Task details: Locate each line with the string "model" in the listing below and copy it.

Records:
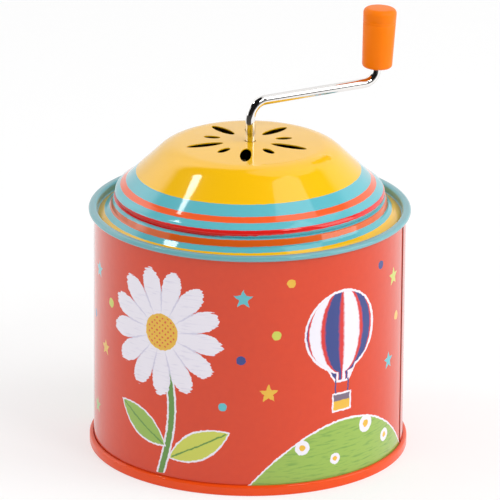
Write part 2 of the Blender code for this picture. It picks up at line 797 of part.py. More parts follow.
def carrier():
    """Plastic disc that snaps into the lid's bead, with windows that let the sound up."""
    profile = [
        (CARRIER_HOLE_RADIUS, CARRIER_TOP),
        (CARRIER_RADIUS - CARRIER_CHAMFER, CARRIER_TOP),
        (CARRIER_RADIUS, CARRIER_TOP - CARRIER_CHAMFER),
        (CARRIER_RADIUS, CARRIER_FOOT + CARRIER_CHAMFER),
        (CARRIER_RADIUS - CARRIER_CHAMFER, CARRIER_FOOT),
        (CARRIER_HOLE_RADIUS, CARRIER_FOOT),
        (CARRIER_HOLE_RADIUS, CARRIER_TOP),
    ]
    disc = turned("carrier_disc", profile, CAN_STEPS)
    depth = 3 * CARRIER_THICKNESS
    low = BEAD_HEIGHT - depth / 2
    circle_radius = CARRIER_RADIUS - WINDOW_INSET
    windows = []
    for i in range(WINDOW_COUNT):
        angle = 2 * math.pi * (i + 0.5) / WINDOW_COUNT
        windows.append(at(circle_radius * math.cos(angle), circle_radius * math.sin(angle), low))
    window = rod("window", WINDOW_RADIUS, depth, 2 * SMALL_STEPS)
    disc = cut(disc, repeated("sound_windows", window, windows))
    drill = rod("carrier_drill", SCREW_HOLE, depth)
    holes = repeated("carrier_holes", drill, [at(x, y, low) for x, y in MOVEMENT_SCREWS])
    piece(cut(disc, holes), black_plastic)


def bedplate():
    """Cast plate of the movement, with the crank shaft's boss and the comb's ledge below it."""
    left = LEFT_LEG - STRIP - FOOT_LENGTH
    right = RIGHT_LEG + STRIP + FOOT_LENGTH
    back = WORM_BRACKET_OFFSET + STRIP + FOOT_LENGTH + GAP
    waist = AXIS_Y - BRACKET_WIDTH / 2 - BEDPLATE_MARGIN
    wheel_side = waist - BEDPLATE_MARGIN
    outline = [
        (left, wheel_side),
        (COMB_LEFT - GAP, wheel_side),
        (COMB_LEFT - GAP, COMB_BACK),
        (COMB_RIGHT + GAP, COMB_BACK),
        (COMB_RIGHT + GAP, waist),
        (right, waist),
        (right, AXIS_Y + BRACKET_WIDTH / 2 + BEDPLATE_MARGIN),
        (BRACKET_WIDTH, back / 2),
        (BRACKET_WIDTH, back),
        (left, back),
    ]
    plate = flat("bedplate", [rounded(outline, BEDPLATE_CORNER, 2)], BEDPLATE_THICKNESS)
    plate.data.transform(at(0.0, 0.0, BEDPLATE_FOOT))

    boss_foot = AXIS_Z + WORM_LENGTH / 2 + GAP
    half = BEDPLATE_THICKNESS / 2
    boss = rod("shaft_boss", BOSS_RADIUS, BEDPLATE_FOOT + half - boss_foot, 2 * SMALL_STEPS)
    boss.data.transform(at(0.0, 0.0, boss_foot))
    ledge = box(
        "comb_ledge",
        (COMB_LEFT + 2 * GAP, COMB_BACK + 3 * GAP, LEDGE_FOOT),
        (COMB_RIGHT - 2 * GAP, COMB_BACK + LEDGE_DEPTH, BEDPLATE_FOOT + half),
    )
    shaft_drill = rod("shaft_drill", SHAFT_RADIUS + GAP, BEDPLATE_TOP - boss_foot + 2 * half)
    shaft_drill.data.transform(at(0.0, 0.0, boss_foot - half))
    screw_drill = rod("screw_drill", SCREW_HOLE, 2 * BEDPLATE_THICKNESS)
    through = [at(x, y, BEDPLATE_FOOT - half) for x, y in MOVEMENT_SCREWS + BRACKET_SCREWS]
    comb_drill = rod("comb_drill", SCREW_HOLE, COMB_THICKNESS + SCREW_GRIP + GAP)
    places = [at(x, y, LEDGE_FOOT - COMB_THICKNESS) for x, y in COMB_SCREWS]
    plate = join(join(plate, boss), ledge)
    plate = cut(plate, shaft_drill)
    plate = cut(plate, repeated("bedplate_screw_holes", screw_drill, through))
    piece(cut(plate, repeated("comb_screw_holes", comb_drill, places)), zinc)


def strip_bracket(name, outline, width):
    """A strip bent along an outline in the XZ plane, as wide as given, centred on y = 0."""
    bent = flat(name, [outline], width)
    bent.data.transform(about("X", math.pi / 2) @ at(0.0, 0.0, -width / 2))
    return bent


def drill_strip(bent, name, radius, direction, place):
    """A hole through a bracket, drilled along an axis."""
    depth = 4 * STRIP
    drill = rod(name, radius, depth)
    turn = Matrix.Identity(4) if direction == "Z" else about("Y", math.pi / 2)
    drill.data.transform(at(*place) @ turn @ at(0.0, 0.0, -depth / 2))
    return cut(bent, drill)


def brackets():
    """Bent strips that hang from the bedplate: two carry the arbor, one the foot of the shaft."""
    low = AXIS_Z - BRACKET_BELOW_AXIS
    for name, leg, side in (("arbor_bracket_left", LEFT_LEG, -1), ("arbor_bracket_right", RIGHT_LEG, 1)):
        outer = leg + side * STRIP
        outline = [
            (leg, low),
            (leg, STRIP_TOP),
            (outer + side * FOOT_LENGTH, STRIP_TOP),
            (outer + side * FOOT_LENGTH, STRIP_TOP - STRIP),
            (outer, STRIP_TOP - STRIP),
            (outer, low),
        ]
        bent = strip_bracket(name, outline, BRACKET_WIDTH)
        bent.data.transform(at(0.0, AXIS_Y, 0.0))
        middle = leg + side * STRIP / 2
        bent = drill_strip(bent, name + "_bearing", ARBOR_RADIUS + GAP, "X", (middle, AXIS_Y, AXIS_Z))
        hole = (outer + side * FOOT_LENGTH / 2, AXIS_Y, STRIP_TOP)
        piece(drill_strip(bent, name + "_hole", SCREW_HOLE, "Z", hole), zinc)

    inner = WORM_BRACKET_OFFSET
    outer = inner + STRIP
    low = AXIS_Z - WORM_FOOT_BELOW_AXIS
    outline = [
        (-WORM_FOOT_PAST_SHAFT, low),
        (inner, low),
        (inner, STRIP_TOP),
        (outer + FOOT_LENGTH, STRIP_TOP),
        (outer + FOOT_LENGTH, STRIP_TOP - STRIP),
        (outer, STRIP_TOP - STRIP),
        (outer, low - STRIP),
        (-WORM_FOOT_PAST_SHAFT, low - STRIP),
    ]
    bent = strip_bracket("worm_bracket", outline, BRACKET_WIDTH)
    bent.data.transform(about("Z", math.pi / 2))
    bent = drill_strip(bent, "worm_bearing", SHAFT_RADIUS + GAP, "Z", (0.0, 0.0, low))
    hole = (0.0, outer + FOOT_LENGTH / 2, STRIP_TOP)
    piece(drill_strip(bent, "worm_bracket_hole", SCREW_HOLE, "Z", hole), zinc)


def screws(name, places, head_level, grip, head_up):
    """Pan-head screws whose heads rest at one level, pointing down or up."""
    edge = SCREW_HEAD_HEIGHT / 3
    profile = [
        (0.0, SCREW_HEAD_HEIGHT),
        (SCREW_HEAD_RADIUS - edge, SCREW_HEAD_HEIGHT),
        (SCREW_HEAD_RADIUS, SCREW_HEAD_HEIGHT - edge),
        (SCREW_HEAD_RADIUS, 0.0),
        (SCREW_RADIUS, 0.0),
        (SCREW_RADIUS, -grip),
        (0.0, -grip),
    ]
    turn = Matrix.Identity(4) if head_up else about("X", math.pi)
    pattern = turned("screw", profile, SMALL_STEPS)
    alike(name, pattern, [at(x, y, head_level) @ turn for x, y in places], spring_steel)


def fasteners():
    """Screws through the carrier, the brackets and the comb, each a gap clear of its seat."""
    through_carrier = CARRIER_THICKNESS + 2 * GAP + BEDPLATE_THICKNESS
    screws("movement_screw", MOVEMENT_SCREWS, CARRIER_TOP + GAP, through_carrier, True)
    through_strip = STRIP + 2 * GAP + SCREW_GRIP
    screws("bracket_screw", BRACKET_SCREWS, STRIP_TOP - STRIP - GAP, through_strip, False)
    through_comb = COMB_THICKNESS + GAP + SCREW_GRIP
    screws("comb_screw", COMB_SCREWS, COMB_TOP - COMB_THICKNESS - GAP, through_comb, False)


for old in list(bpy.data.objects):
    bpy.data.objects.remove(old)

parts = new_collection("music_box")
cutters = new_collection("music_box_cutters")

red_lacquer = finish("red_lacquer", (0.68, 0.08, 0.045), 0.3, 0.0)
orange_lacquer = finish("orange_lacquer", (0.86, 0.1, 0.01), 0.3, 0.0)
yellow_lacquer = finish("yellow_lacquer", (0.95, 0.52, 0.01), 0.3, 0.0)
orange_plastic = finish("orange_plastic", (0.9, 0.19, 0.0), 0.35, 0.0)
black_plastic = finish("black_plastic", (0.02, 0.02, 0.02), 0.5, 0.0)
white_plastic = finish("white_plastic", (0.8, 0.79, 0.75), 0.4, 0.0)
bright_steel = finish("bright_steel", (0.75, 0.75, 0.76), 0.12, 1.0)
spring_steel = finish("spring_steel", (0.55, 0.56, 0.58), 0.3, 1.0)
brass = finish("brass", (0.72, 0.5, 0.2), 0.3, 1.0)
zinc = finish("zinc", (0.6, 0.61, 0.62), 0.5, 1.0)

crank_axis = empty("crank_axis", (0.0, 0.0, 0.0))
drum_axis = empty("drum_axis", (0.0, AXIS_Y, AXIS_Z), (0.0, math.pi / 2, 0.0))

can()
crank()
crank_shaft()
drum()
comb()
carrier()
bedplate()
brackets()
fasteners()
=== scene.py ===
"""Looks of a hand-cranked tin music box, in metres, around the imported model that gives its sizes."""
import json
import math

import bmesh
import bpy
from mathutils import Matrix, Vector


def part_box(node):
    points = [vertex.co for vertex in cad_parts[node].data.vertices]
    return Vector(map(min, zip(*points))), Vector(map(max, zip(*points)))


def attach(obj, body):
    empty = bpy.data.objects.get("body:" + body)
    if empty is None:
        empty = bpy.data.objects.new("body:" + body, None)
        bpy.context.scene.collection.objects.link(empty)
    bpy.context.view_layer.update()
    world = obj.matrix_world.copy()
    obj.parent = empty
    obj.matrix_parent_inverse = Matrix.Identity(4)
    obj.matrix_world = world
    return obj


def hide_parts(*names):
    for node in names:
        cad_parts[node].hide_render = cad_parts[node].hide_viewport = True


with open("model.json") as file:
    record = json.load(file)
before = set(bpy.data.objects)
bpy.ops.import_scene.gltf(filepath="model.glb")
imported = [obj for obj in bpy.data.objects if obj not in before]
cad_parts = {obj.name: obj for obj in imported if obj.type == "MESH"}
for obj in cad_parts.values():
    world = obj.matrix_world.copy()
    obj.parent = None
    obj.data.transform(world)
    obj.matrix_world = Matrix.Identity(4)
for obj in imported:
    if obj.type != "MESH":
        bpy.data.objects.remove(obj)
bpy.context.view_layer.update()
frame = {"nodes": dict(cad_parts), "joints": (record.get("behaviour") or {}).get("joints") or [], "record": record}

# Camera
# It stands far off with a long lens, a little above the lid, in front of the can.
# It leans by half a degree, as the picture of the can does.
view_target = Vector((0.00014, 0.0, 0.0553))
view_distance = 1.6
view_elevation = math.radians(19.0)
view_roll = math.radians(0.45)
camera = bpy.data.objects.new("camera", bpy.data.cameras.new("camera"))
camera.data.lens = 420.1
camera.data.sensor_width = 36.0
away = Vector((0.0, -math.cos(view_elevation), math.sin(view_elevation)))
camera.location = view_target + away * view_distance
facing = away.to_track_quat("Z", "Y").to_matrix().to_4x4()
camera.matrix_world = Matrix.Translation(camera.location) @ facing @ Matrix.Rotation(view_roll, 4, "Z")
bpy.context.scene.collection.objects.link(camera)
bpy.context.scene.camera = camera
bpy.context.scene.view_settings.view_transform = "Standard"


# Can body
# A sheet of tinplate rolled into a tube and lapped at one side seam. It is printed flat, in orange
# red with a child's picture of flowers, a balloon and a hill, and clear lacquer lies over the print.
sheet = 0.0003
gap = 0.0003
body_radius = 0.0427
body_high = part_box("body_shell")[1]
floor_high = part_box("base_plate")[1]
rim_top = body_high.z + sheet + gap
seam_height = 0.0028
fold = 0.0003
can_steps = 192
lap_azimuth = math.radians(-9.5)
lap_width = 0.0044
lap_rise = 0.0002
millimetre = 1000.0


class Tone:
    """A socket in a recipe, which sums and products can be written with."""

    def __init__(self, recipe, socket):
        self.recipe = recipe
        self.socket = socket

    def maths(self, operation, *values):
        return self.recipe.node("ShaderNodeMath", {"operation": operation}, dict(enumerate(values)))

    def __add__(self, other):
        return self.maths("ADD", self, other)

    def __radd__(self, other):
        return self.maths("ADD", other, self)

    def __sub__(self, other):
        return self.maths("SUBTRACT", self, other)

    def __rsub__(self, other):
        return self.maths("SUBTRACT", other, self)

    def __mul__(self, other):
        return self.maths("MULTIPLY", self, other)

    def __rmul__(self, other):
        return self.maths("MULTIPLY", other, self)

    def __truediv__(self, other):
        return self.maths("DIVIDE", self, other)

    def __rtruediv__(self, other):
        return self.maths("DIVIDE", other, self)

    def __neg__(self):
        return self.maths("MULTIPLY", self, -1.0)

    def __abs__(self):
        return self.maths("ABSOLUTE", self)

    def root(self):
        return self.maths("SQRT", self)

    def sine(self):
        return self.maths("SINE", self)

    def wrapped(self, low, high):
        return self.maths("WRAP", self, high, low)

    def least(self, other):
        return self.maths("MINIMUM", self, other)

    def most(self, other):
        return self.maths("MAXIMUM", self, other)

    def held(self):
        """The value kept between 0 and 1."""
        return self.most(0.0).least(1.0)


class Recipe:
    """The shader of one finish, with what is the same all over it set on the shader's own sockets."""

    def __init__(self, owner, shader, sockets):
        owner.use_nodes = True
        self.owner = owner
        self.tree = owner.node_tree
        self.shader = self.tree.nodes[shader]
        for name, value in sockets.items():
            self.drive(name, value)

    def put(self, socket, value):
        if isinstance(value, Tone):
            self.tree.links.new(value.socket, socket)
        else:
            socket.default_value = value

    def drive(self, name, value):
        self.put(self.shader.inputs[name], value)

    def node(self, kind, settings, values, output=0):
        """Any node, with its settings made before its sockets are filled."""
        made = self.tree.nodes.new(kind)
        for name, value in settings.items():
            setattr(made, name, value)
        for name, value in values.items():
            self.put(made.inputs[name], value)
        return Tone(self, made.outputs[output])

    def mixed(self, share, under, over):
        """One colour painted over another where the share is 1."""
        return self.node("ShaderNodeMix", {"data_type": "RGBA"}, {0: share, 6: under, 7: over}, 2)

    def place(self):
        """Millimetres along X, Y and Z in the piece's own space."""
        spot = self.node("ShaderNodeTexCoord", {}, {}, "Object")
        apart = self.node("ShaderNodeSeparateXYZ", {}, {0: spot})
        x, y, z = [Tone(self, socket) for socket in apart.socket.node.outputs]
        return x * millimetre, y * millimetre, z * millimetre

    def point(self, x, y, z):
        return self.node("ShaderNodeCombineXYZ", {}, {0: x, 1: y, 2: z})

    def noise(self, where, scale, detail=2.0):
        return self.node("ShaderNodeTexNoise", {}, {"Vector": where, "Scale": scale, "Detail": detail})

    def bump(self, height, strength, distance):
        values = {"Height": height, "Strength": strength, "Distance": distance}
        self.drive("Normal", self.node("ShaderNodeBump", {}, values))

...

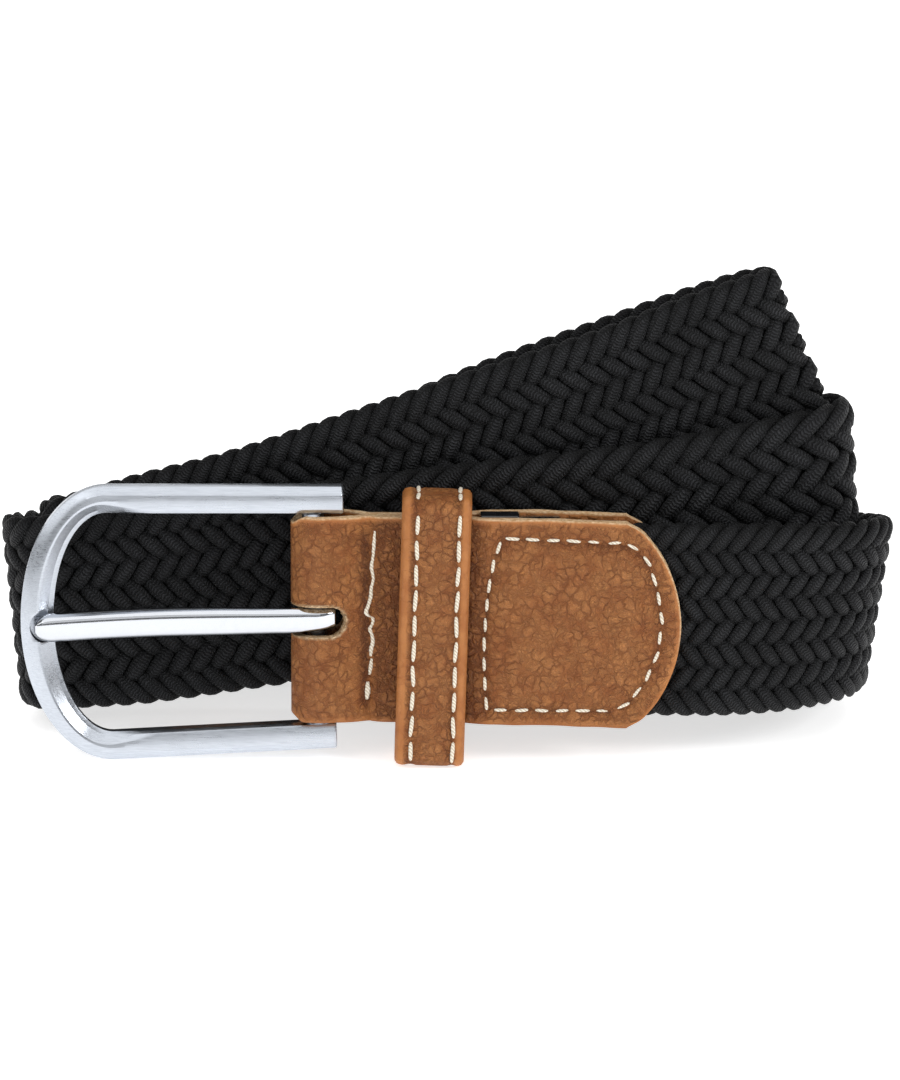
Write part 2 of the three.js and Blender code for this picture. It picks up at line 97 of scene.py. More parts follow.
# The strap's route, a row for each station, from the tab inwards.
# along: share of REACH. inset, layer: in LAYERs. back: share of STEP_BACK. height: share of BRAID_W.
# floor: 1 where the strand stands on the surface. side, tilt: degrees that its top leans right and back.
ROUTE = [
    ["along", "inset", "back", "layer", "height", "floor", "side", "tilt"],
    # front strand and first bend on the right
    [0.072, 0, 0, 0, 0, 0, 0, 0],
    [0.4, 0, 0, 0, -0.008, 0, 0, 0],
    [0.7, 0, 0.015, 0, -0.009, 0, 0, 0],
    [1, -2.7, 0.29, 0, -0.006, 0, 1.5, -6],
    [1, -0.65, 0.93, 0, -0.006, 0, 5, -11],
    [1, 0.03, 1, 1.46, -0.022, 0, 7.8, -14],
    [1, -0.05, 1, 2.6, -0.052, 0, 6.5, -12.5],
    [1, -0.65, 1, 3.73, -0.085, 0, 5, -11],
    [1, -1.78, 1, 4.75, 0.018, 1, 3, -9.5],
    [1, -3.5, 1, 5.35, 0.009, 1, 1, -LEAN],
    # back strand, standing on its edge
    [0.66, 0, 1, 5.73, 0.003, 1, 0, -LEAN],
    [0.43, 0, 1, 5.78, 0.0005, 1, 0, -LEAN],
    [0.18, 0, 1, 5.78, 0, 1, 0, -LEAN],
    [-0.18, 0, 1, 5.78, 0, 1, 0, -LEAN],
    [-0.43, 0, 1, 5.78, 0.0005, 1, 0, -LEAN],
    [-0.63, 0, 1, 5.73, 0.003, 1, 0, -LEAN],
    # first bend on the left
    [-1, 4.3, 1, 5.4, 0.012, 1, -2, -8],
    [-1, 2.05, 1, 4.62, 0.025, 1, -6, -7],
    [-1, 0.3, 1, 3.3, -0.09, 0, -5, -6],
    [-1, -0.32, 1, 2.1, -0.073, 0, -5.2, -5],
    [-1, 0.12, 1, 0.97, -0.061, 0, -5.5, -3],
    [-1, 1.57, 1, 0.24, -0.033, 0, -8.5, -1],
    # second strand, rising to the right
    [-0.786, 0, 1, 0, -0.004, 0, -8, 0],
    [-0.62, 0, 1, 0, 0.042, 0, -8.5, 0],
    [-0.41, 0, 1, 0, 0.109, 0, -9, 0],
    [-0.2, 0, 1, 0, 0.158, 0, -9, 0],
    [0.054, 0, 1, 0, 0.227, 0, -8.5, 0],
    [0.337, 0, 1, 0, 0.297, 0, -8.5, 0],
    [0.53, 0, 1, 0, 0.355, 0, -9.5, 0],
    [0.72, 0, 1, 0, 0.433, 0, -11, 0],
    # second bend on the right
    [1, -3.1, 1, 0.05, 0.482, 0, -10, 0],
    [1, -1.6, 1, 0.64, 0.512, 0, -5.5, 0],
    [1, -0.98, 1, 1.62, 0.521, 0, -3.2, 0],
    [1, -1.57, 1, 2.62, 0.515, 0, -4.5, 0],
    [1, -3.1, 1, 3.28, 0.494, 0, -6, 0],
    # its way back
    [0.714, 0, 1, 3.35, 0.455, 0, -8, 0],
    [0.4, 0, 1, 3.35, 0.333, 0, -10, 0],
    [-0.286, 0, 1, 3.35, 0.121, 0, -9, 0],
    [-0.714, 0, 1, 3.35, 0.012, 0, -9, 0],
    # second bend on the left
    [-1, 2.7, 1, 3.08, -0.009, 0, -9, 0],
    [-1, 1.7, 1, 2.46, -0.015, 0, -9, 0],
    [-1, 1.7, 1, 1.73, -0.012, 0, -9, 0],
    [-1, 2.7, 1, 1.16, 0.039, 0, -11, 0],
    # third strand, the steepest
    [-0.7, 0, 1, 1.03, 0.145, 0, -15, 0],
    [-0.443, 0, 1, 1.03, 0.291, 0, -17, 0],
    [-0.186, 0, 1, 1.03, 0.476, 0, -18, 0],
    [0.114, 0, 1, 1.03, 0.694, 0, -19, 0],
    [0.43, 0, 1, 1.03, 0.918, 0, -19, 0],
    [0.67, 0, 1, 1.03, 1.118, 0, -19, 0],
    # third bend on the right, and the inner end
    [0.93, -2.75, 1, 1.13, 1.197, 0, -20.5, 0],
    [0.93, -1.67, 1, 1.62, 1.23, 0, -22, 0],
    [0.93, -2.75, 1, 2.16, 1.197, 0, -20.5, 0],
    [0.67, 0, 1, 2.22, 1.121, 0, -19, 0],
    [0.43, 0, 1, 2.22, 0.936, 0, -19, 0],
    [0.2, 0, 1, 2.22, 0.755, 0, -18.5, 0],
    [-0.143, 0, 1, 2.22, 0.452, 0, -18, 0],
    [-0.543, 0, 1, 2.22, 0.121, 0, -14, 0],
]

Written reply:
"""Looks of a hand-cranked tin music box, in metres, around the imported model that gives its sizes."""
with open("model.json") as file:
bpy.ops.import_scene.gltf(filepath="model.glb")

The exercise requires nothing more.